The GOP is not interested in true Conservatives - they've spent the last few decades moving every so slowly to the left, and they've stuck us with moderate candidates and moderate Presidents because that's where the big money ended up - McCain should have been finished in the primaries and was nearly finished at one point. When Hillary pulled out, McCain and the GOP leadership immediately reached out to her followers. That should tell you something - she who was married to the former Scumbag-in-Chief and who wanted to push universal healthcare down our throats in the '90s and all of the sudden the GOP reverses course and thinks her supporters are worth having.

Unless you can come up with the kind of big money that gets the GOP's attention and you force an ultimatum, they are going to continue this trend, and it makes a warped kind of sense, because with enough money you can get the moderates to vote for you. Too many of the big money donors stand to financially benefit from moderate Republicans in Congress and the White House, and true conservatives are a dying breed unfortunately.

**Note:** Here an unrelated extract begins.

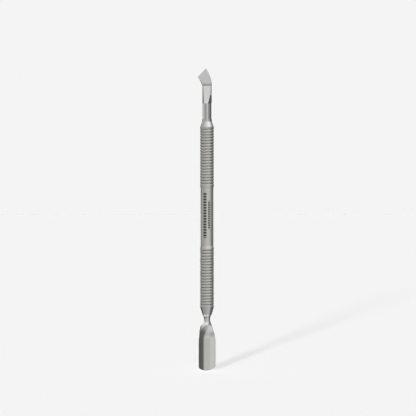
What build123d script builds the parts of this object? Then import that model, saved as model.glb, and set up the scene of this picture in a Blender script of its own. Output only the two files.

Forming a third party is a fast, self satisfying approach that doesn't really address the problem, and it tends to be a lost cause come election time.

It used not be a lost cause in America until the Democrats and Republicans managed to put a stranglehold on politics and convinced the electorate that there should only be two parties and unfortunately we've been dumb enough to believe it ever since.

Even if voting for a third party is considered a lost cause, at least I can say I'm a Conservative 365 days out of the year instead of every day but election day. If the GOP wants to ignore me and people like me, fine, I'm not going to piss away my vote on any party that doesn't follow my beliefs - a vote for moderates and liberals is still a vote for moderates and liberals even if they have an (R) next to their name.